Prompt
Copy out all lines that carry the word "scene".

Dataset excerpt
╔══
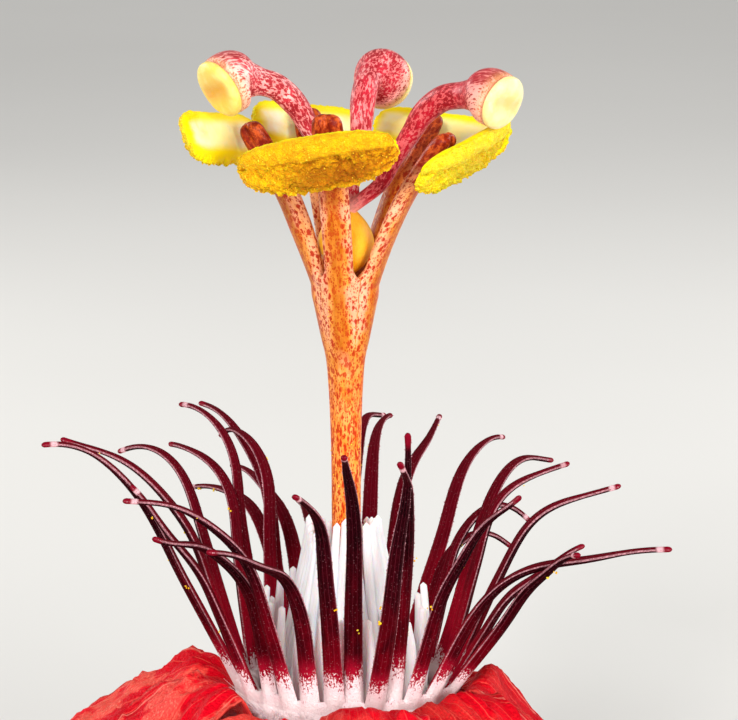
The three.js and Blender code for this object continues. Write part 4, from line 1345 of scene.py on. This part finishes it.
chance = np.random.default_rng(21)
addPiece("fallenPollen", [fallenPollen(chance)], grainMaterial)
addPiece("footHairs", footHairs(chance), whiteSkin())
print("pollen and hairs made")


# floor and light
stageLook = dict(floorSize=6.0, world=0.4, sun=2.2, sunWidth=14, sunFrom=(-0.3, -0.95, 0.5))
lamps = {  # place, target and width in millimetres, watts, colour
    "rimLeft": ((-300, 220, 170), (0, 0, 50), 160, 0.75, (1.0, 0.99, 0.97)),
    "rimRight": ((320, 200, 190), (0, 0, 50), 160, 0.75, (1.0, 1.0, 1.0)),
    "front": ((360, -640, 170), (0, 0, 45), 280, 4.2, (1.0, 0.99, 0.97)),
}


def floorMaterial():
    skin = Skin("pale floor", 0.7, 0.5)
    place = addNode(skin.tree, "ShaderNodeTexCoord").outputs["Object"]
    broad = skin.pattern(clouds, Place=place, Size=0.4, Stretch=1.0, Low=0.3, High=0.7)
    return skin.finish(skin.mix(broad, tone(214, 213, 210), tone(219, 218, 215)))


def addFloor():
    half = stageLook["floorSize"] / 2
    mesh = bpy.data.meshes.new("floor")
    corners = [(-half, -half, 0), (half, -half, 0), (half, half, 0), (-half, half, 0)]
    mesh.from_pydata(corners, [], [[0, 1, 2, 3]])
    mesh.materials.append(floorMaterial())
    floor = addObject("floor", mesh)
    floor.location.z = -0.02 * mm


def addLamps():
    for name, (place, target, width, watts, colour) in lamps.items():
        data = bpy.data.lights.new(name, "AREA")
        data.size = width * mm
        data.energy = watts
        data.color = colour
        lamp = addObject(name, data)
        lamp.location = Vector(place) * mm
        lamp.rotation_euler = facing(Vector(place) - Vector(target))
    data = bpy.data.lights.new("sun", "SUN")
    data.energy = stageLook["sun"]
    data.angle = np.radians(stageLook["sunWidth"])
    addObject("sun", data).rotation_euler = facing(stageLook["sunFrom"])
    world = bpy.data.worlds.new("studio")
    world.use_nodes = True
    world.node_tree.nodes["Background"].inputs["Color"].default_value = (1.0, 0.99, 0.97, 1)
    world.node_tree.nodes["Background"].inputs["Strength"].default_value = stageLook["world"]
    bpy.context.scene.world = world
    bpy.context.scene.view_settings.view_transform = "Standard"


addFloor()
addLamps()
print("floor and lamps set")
╚══
Response to the task
The three.js and Blender code for this object continues. Write part 4, from line 1345 of scene.py on. This part finishes it.
    bpy.context.scene.world = world
    bpy.context.scene.view_settings.view_transform = "Standard"